Every day Poets & Writers Magazine scans the headlines—from publishing reports to academic announcements to literary dispatches—for all the news that creative writers need to know. Here are today’s stories.
TIME magazine has named a group of journalists “who have taken great risks in pursuing the truth” as its 2018 Person of the Year. The “Guardians” of truth include Jamal Khashoggi, Maria Ressa, Wa Lone, Kyaw Soe Oo, and the staff of the Capital Gazette.
The year-end book lists keep on coming: At NPR, book critic Maureen Corrigan highlights her picks for the best books of 2018, including her selection for Novel of the Year: Rebecca Makkai’s The Great Believers.

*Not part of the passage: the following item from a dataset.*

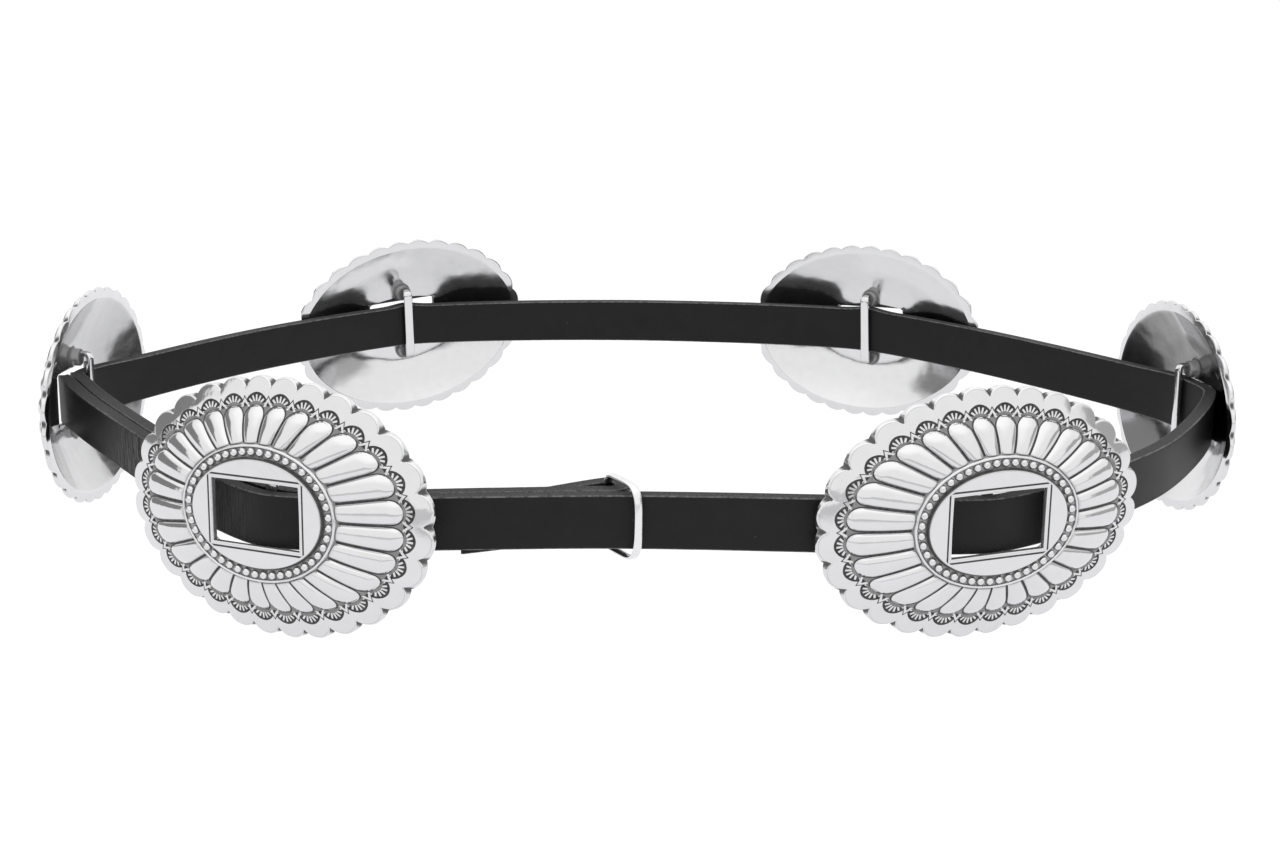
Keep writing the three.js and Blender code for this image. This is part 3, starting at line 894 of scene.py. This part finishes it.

Meanwhile, at the New York Times, David Orr highlights the Best Poetry of 2018.
John le Carré’s next novel, Agent Running in the Field, will tackle “the division and rage at the heart of our modern world.” The book, which is set in London and will be published in October 2019, is the eighty-seven-year-old author’s twenty-fifth novel. (Guardian)
“It hardly needs to be said that David Sedaris is one of the most beloved modern authors in the world.” The Beinecke Rare Book and Manuscript Library at Yale University has acquired the papers of David Sedaris.
Hear Sedaris read from his collection of diaries, Theft by Finding, on Ampersand: The Poets & Writers Podcast.
Literary agent Selwa Anthony has lost a lawsuit against her former client, internationally best-selling Australian author Kate Morton. Anthony claimed Morton owed her royalties related to the author’s first six books; instead, Anthony has been ordered to pay Morton more than $500,000. (Canberra Times)
“With plenty of actual white men falling from their pedestals, it has seemed, ever since, that Atticus might do so, too.” Casey Cap looks at the contested legacy of Atticus Finch in the era of #MeToo, and considers whether or not Harper Lee’s famous father figure should still be considered a hero. (New Yorker)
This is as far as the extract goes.